Today, Tuskegee University’s enrollment is over 3000 students and offers undergraduate degrees in architecture, arts, and science; and numerous graduate degrees, as well as online learning degrees.
The powerful influence of General Armstrong’s example even carried into his work at Tuskegee. He shares of General Armstrong’s character:
In this respect I learned the lesson that great men cultivate love, and that only little men cherish a spirit of hatred. I learned that assistance given to the weak makes the one who gives it strong; and that oppression of the unfortunate makes one weak.
It is now long ago that I learned this lesson from General Armstrong, and I resolved that I would permit no man, no matter what his color might be, to narrow and degrade my soul by making me hate him.

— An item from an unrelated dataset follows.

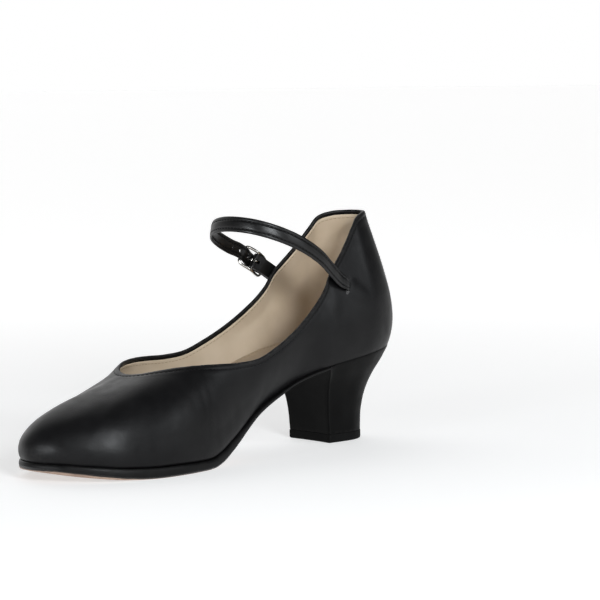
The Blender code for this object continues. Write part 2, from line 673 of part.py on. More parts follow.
def make_buckle(tab_finish, metal):
    """Frame with a centre bar, held by a folded tab, and a wire prong that turns on the same bar."""
    rise = [(x, FRAME_RISE * (abs(x) / FRAME_HALF_LENGTH)**1.5) for x in np.linspace(-1, 1, 9) * 6.4]
    corners = [(x, FRAME_HALF_WIDTH, z) for x, z in rise]
    corners += [(7.6, 4.9, FRAME_RISE), (FRAME_HALF_LENGTH, 3.6, FRAME_RISE)]
    corners += [(FRAME_HALF_LENGTH, -3.6, FRAME_RISE), (7.6, -4.9, FRAME_RISE)]
    corners += [(x, -FRAME_HALF_WIDTH, z) for x, z in rise[::-1]]
    corners += [(-7.6, -4.9, FRAME_RISE), (-FRAME_HALF_LENGTH, -3.6, FRAME_RISE)]
    corners += [(-FRAME_HALF_LENGTH, 3.6, FRAME_RISE), (-7.6, 4.9, FRAME_RISE)]
    frame = tube_piece("buckle_frame", placed(BUCKLE_FRAME, corners), FRAME_RADIUS, metal, closed=True)
    bar = [(0, y, 0) for y in (-FRAME_HALF_WIDTH, FRAME_HALF_WIDTH)]
    join(frame, tube_piece("centre_bar", placed(BUCKLE_FRAME, bar), BAR_RADIUS, metal))

    reach = BAR_RADIUS + 0.12 + PRONG_RADIUS
    wire = [(reach * math.cos(a), 0, reach * math.sin(a)) for a in np.radians(np.linspace(-115, 160, 14))]
    wire += [(-2.0, 0, 1.5), (-2.7, 0, 2.5), (-3.9, 0, 3.5), (-5.8, 0, 3.9), (-8.9, 0, 3.85)]
    tube_piece("buckle_prong", placed(BUCKLE_FRAME, wire), PRONG_RADIUS, metal, sides=8)

    inner, outer = BAR_RADIUS + 0.15, BAR_RADIUS + 0.15 + TAB_THICK
    loop = [(outer * math.cos(a), outer * math.sin(a)) for a in np.radians(np.linspace(20, 290, 13))]
    under = [(4, -2.4), (7, -2.6), (12, -2.7), (15.6, -2.75), (17, -3.1), (17.5, -3.55)]
    over = [(19.2, -3.55), (18.9, -2.7), (18.2, -1.9), (16.5, -1.3), (12, -1.2), (7, -1.15), (4, -0.9),
            (2.6, -0.3)]
    outline = loop + under + over
    sections = [placed(BUCKLE_FRAME, [(x, y, z) for x, z in outline]) for y in (-4, 4)]
    tab = swept_piece("buckle_tab", sections, tab_finish)
    eye_line = placed(BUCKLE_FRAME, [(0, y, 0) for y in (-5, 5)])
    eye = tube_piece("tab_eye", eye_line, inner, tab_finish, sides=HOLE_SIDES)
    cut(tab, eye)
    notch = frame_at(placed(BUCKLE_FRAME, (-0.6, 0, 0)), BUCKLE_FRAME[1][0], BUCKLE_FRAME[1][2])
    cut(tab, box_piece("tab_notch", notch, (5.6, 1.9, 6), tab_finish))


# The whole shoe

def clear_scene():
    for obj in list(bpy.data.objects):
        bpy.data.objects.remove(obj)


def stand_on_origin():
    """Moves every object so that the shoe stands on z = 0 with the middle of its box over the origin."""
    bpy.context.view_layer.update()
    corners = []
    depsgraph = bpy.context.evaluated_depsgraph_get()
    for made in pieces:
        mesh = made.evaluated_get(depsgraph).to_mesh()
        corners += [made.matrix_world @ vertex.co for vertex in mesh.vertices]
    low = [min(corner[k] for corner in corners) for k in range(3)]
    high = [max(corner[k] for corner in corners) for k in range(3)]
    shift = Vector((-(low[0] + high[0]) / 2, -(low[1] + high[1]) / 2, -low[2]))
    for made in bpy.data.objects:
        made.location += shift


def put_origin(name, point):
    """Moves an object's origin to a point in millimetres, leaving its shape where it is."""
    made = bpy.data.objects[name]
    offset = Vector(point) * MM
    for vertex in made.data.vertices:
        vertex.co -= offset
    made.location = offset


def build():
    clear_scene()
    black_leather = material("black_leather", (0.012, 0.011, 0.011), 0.42)
    lining_leather = material("lining_leather", (0.55, 0.46, 0.36), 0.7)
    sock_leather = material("sock_leather", (0.47, 0.37, 0.27), 0.65)
    foam = material("foam", (0.75, 0.72, 0.62), 0.9)
    fibreboard = material("fibreboard", (0.42, 0.31, 0.2), 0.85)
    stiffener_sheet = material("stiffener_sheet", (0.7, 0.66, 0.56), 0.8)
    filler_cork = material("filler_cork", (0.36, 0.22, 0.12), 0.9)
    sole_leather = material("sole_leather", (0.02, 0.018, 0.017), 0.5)
    suede = material("suede", (0.34, 0.23, 0.18), 0.95)
    heel_plastic = material("heel_plastic", (0.65, 0.62, 0.55), 0.6)
    rubber = material("rubber", (0.015, 0.015, 0.015), 0.7)
    steel = material("steel", (0.55, 0.55, 0.55), 0.3, 1.0)
    nickel = material("nickel", (0.7, 0.69, 0.66), 0.2, 1.0)

    make_upper(black_leather)
    make_lining(lining_leather)
    stiffener("heel_counter", -9, 9, stiffener_sheet)
    stiffener("toe_puff", 25, 35, stiffener_sheet)

    inner_edge = UPPER_THICK + STIFFENER_THICK + LINING_THICK + 4 * GAP
    base = UPPER_THICK + LAYER_GAP
    whole = np.arange(RINGS_AROUND // 2 + 1) / RINGS_AROUND
    board = flat_layer("insole_board", inner_edge, base, base + BOARD_THICK, whole, fibreboard)
    base += BOARD_THICK + LAYER_GAP
    flat_layer("insole_foam", inner_edge + 0.2, base, base + FOAM_THICK, whole, foam)
    base += FOAM_THICK + LAYER_GAP
    flat_layer("sock_liner", inner_edge + 0.2, base, base + SOCK_THICK, whole, sock_leather)
    flat_layer("forepart_filler", LASTING_MARGIN + GAP, 0.05, UPPER_THICK, turns_from(124), filler_cork)
    shank = make_shank(steel)

    make_outsole(sole_leather)
    make_sole_facing(suede)
    block = make_heel(heel_plastic, black_leather)
    top_piece = make_top_piece(rubber)
    make_top_piece_pins(top_piece, block, steel)
    make_heel_fasteners(board, shank, block, steel)
    make_shank_rivets(board, shank, steel)

    make_strap(black_leather)
    make_buckle(black_leather, nickel)
    put_origin("ankle_strap", SLIT_INNER)
    put_origin("buckle_frame", BUCKLE_CENTRE)
    put_origin("buckle_prong", BUCKLE_CENTRE)
    stand_on_origin()


build()
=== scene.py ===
"""Looks of the heeled dance shoe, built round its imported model.

Shapes are worked out in millimetres in the shoe's own coordinates: x runs from the back of the heel seat to
the toe, y to the inner side of the foot, z up from the floor. metres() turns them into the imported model's
frame.
"""

import json
import math

import bmesh
import bpy
import numpy as np
from mathutils import Matrix, Vector, noise


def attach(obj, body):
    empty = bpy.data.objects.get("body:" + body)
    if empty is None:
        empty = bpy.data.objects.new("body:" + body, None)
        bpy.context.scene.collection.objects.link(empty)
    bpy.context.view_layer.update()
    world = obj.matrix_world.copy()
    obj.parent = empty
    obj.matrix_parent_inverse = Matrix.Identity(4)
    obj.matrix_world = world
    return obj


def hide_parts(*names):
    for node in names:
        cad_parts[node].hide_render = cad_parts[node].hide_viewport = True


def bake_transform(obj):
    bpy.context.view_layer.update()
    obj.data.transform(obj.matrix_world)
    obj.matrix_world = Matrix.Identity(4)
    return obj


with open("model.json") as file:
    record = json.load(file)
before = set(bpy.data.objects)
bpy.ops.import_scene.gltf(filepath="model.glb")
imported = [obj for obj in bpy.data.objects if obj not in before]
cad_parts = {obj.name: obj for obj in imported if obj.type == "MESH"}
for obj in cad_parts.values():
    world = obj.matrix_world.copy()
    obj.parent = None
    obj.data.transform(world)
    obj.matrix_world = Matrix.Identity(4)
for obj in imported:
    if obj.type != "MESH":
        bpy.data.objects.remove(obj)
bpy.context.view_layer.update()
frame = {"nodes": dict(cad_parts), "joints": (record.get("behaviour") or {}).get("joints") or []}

MM = 0.001

# Layers of the shoe
UPPER_THICK = 1.2
RIM_RADIUS = 0.85
STIFFENER_THICK = 0.9
LINING_THICK = 0.7
GAP = 0.3
FACING_THICK = 1.0
FACING_START = 120.0
SOCK_TOP = 7.05
TOP_PIECE_THICK = 4.7
COVER_THICK = 1.0
BREAST_X = 59.0

# Outer edge of the sole in plan
SOLE_INNER = [(0.5, 0), (2.9, 10.4), (9.8, 19.6), (22.5, 25.2), (40, 26.6), (59, 25.8), (85, 23.8),
              (108, 25.2), (132, 31.6), (155, 37.4), (174, 39.4), (193, 37.6), (210, 31.4), (224, 21.9),
              (234, 10.5)]
SOLE_TOE = (238, 0)
SOLE_OUTER = [(235.6, -10.5), (228.3, -20.9), (215.5, -30.5), (198.6, -37.1), (178.8, -40), (160, -39.5),
              (141, -35.2), (117.6, -29.2), (94, -26.2), (70.5, -25.8), (40, -26.4), (22.5, -25),
              (9.8, -19.6), (2.9, -10.4)]

# Heights along the sole: the walking face, and the edge where the upper turns under
WALKING_HEIGHT = [(0, 48), (30, 44.5), (59, 40.8), (66, 39.5), (80, 35.6), (93, 30), (108, 22.8),
                  (121, 14.7), (133, 6.9), (143, 1.9), (150, 0.3), (157, 0), (184, 0), (205, 0.8),
                  (222, 2.8), (238.6, 5.6)]
FEATHER_HEIGHT = [(0, 50.4), (20, 48), (38, 45.4), (59, 42.4), (66, 41.2), (80, 37.3), (93, 32.1),
                  (108, 25.4), (121, 18.6), (133, 12.2), (143, 7.4), (151, 5.2), (158, 4.9), (184, 4.9),
                  (205, 5.9), (222, 8.1), (238.6, 11.2)]
FEATHER_INSET = [(0, 1.2), (0.25, 1.4), (0.4, 2.2), (0.85, 2.2), (1, 1.9)]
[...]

His work and success at Tuskegee Institute brought Booker national acclaim resulting in his being invited, as the first Black person to do so, to speak at the Atlanta Exposition in Atlanta, Georgia. He describes his earnest hopes in building amicable relationships between the races:
As I remember it now, the thing that was uppermost in my mind was the desire to say something that would cement the friendship of the races and bring about hearty cooperation between them.
The concluding remarks of Booker T. Washington of the address read as follows:
…yet far above and beyond material benefits will be that higher good, that, let us pray God, will come, in a blotting out of sectional differences and racial animosities and suspicions, in a determination to administer absolute justice, in a willing obedience among all classes to the mandates of law. This, this, coupled with our material prosperity, will bring into our beloved South a new heaven and a new earth.
We still have work to do in America, to fully accomplish Booker T. Washington’s vision, but let us do it with a spirit of his character…earnest and humble hopefulness, a strong work ethic, and a love of learning…living unselfishly for others regardless of race.
Agency. Could a person do more with less than what Booker T. Washington did? I don’t think so.